Sources have confirmed to the Telegraph that the Coalition will not attempt to implement the Prime Minister’s plan for a 45p per unit minimum price.
This is still not official, but Sarah Wollaston went into full "help me, I'm melting" mode last night on Twitter so I guess she knows something. She's since appeared on television repeating the lie that alcohol costs the NHS and the police £21 billion a year to deal with. In fact, these costs are much lower than this and are amply covered by alcohol duty. Even if this were not so, minimum pricing would put a further cost on the population without raising any more tax revenue.
The shadow home office minister, Labour non-entity Diana Johnson, has accused Cameron of "weak leadership" which is a bit rich when you read her own evasive and wishy-washy statement on minimum pricing. But the former shadow home secretary, David Davis, really seems to get it...
"It won’t just hit those, it’ll hit poor people. It’ll hit people in the north. It’ll hit the pensioner having their one bottle of wine a week; it’ll hit the hard-up couple doing the same. It’s going to cost…it’s going to transfer £1billion from the public to the people who sell alcohol, and it’s not going to work.
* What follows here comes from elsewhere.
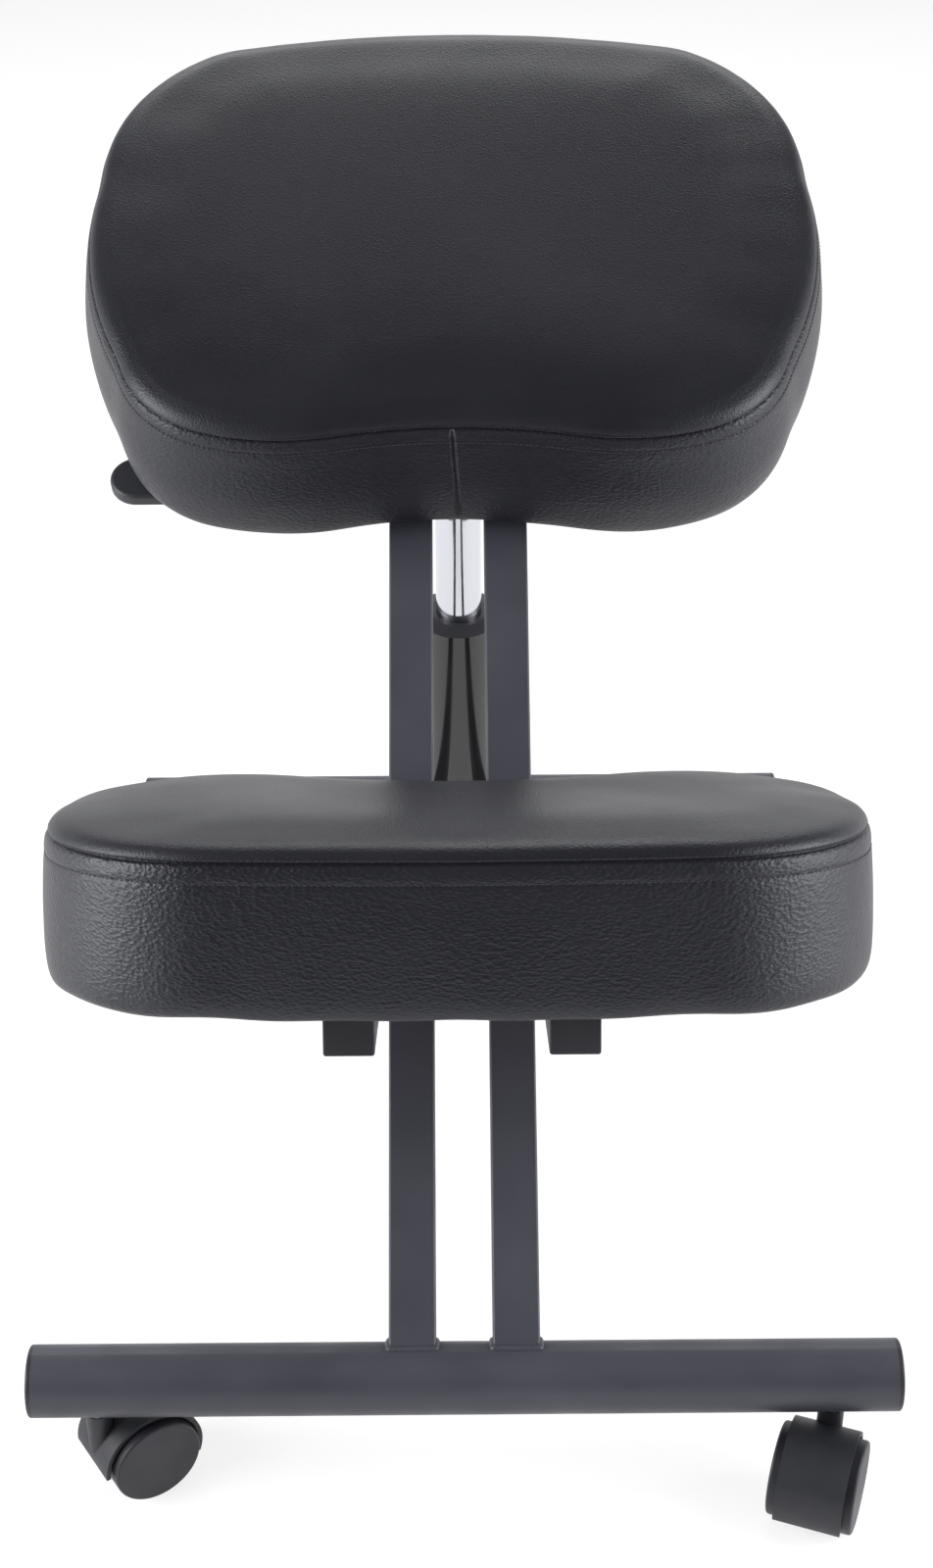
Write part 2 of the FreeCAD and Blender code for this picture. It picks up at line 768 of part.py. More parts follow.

Unusually for a politician, David understands that medics should not be lawmakers and that their evidence is suspect...
“If I wanted medical advice I’d go to a medic. This is a social policy issue: it’s much more complex than saying put the price up and we’ll stop it... The medics are not evidence. The medics are making an argument; they’re not actually presenting evidence to show that this works. I’ve not seen anywhere that this works.”
After Stanton Glanz's bollocking and the court decision on Bloomberg's soda ban, this is turning out to be a pretty good week. Plus it's No Smoking Day today and the government hasn't used it as an excuse to pass more draconian anti-smoking laws. Oh, and that crank Aseem Malhotra has been pulled up for getting his facts wrong again. Happy days.